A letter for my Daddy
Dear Daddy,
I just wanted to let you know what a great Daddy you have always been. Since you were in Germany (serving your country) when I was born and for the next 15 months, we got off to a rocky start -or so I'm told. I'm sorry that it took me so long to warm up to having a man in my life. I remember the first barbie I ever got. You gave it to me the night before you left for Vietnam. I cherish the memory and that doll. It was so hard when you left. I don't think that I understood the concept of time (that you'd be gone for 2 years), but I sure do remember mother crying for days while sitting on our porch swing. You just don't forget things like that. I loved the way that we would have a tape recorder on the kitchen table and we would talk to you while we had dinner and then you would send it back with messages to us. It was always so good to hear your voice. You were gone to Vietnam for 2 tours, which is a long time to be away from your wife and children. And for us to not have you around. You are a hero. You are my hero. I'm sorry that it took growing up to realize it. I am especially sorry for not telling you before now. You sacrificed your personal life to serve our country, to provide rights and freedoms for us.You did it proudly. I will always remember how Mother looked at you when you wore your dress uniform. She just fell in love again, every time. Our eyes just beamed at you, looking so handsome. I remember it well. When I was 16 years old and I had to come and tell you that I was pregnant - it was the hardest thing I'd ever done. I knew how disappointed you would be. You and Mother had taught me right from wrong and I had made a mistake. Although you were heartbroken, you loved me unconditionally. Just like my Heavenly Father. You had faith in me and my now husband of over 27 years. I know how heartbroken you were to have to call me and tell me that Granny had died. You knew it would rip my heart out. You have always been there through good and bad and I love you for that.
The early morning phone call that I got telling me that you had been taken to the hospital by ambulance and that you were not responding was a moment I'll never forget. I knew that you were already gone. I raced the 4 hour drive "home" praying that I was wrong and that I would at least be able to say good-bye. It wasn't meant to be. It was so sudden - no warning. I was privileged to press that dress uniform that you looked so handsome in, for you to wear for your last viewing. You did indeed look handsome in it. We were proud to honor you and your life on Valentines day 5 years ago. We stood proud and tall as the military honored your service to our country. The flagged draped coffin was regal and well deserved. The gun salute was dignified and it seemed like it announced your arrival to a better place, with our Lord (although I know you were already there).
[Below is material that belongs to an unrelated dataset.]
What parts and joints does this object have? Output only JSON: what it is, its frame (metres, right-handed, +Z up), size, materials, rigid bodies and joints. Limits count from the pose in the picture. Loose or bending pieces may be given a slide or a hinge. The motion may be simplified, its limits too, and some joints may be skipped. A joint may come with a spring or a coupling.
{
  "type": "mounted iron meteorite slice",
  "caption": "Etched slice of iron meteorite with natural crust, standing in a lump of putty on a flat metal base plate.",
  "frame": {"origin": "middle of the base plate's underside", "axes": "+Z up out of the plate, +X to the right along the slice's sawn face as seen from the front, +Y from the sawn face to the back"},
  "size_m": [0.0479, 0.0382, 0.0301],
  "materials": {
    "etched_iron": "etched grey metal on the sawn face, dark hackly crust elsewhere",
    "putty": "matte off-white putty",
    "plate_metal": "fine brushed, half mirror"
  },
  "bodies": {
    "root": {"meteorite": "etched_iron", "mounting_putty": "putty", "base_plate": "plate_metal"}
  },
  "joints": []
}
Taps, sadly playing in the distance was the mournful sound of our hearts breaking.
You are my Hero. Please forgive me for not telling you before now. I love you! Happy Birthday!
February 12, 2001
Beautiful, Faith. I appreciate the way you so highly honored him in writing this. I'm grateful to those who volunteer to be this nation's heroes.
Posted by: HolyMama! | February 23, 2006 at 11:18 PM
I agree - so beautiful. We are so lucky to have men like your father who fight for our freedoms. And we should also be grateful and appreciative to the families that also make the sacrifice of sharing their loved ones to fight for our country.
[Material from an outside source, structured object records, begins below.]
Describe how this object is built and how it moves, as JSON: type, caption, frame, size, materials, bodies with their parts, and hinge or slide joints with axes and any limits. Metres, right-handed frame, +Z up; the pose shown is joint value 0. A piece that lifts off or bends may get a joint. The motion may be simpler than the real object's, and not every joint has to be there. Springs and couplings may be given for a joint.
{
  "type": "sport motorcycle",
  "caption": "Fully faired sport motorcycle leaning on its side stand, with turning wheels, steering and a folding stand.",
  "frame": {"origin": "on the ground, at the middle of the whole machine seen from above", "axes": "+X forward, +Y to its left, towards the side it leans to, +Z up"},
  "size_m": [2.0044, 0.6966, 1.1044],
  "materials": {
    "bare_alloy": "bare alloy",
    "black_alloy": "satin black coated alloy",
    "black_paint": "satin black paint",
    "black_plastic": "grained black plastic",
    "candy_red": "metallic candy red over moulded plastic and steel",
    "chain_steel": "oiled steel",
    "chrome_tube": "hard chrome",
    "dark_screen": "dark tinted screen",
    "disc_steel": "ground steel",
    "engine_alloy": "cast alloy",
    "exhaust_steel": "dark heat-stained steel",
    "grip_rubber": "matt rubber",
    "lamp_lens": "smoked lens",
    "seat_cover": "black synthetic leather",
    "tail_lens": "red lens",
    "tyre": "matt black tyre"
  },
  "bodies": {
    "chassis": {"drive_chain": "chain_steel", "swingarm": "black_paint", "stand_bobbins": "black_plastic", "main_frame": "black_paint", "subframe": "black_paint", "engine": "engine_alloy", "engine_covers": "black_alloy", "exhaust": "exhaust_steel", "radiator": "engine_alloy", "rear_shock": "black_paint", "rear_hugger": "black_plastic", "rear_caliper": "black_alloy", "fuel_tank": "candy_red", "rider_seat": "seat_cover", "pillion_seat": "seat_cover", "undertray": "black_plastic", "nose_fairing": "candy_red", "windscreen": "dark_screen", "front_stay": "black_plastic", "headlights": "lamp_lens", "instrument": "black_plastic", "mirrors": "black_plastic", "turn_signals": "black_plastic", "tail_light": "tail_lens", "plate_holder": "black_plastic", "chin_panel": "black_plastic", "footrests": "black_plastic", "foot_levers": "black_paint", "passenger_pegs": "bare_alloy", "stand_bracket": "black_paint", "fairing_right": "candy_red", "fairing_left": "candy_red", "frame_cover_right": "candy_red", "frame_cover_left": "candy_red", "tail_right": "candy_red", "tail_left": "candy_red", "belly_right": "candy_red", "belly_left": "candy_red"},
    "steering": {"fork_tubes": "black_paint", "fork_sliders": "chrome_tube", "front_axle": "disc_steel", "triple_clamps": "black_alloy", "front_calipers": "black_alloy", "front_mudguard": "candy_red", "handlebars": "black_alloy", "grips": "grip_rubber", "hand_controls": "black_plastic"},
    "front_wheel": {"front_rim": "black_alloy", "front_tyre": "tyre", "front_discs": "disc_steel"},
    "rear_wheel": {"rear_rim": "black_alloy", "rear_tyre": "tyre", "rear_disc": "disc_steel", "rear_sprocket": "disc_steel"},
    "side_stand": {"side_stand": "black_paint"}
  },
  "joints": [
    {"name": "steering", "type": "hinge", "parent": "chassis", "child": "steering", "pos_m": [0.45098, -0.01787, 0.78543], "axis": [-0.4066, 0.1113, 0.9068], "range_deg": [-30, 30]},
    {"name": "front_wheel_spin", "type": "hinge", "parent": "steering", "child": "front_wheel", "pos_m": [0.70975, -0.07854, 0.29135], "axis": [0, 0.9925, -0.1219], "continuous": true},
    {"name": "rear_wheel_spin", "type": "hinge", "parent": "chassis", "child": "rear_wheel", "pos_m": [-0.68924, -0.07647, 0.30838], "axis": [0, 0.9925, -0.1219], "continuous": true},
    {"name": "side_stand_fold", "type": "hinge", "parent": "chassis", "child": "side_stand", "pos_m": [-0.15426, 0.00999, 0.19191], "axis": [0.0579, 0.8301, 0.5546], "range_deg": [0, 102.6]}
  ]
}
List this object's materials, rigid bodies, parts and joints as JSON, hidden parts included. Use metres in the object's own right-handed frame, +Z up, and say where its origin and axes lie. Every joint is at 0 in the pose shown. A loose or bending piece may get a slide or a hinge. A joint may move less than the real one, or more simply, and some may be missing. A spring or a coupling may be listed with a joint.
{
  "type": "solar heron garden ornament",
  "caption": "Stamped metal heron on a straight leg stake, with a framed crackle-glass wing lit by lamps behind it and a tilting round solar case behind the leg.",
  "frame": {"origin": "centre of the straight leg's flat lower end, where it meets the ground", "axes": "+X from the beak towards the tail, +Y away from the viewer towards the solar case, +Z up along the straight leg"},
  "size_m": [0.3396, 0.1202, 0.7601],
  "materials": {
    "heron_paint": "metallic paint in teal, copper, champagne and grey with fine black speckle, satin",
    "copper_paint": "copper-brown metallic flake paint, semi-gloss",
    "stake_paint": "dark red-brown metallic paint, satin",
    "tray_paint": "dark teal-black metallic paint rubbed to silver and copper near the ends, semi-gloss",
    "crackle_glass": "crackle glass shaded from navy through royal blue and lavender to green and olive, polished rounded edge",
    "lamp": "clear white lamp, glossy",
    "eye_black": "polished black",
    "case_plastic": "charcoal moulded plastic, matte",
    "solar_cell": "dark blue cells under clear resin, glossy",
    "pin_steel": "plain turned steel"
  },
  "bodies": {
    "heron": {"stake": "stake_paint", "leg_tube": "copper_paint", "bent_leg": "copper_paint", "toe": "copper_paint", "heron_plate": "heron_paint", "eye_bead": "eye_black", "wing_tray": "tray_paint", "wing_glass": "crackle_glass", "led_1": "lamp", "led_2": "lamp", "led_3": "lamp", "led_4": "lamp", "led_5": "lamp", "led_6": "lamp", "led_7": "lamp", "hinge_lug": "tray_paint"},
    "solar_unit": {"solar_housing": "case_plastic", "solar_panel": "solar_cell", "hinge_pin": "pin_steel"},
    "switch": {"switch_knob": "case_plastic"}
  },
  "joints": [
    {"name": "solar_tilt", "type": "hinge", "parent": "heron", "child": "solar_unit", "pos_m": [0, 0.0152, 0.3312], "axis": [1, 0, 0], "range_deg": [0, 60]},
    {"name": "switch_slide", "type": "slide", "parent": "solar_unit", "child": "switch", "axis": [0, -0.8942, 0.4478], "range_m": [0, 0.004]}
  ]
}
Posted by: Amber | February 24, 2006 at 12:14 AM
Very touching! Thanks for sharing a personal part of "you!"
Posted by: momrn2 | February 24, 2006 at 12:35 AM
Okay, you made me tear up! I still have my dad, but we've been having a few scares lately with him. (Turns out he has to have the same type of brain surgery I had a year ago. So I got my "bad brain" from him!) Anyway, my dad is one of my heroes too. Too often I take him for granted. Thanks for reminding me not to do that! And if you think of it, please offer up a prayer for my dad!
Posted by: Heather | February 24, 2006 at 08:08 AM
That was a tough one to get through!
Posted by: Courtney | February 24, 2006 at 09:32 AM
That is so sweet and beautiful!! I'm going to call my dad right now and tell him how I feel. Yes, he's my hero too and I haven't told him yet!!
Posted by: Mama B | February 24, 2006 at 11:07 AM
I must agree with Courtney..... VERY hard to get through for me as well. We all miss him dearly.....The way you described the funeral was truly how it was for all of us. He was a wonderful Grandpa.
Posted by: Alexandra | February 24, 2006 at 03:43 PM
I needed this!! I need to make a phone call!!
Thanks!
Corina
Posted by: corinabowen | February 24, 2006 at 03:45 PM
I loved this- My mom died four months ago and I've written about it twice (Nov- "Embracing My Mom" and "A Blessing") and it's always nice to see other people who've been thru the death of a loved one put that journey into words.
Posted by: Anne Glamore | February 27, 2006 at 10:00 AM
You are right. Very handsome. Very brave. What an honor it must have been to know him. Thank you for sharing a little bit of him in this post.
Posted by: Shelley | February 28, 2006 at 01:48 PM
What a lovely, father-honoring post. My father died 12 years ago and I miss him terribly, still. I can only imagine how YOU felt when you got that phone call. This reminds me I'm not alone. Thank you for sharing.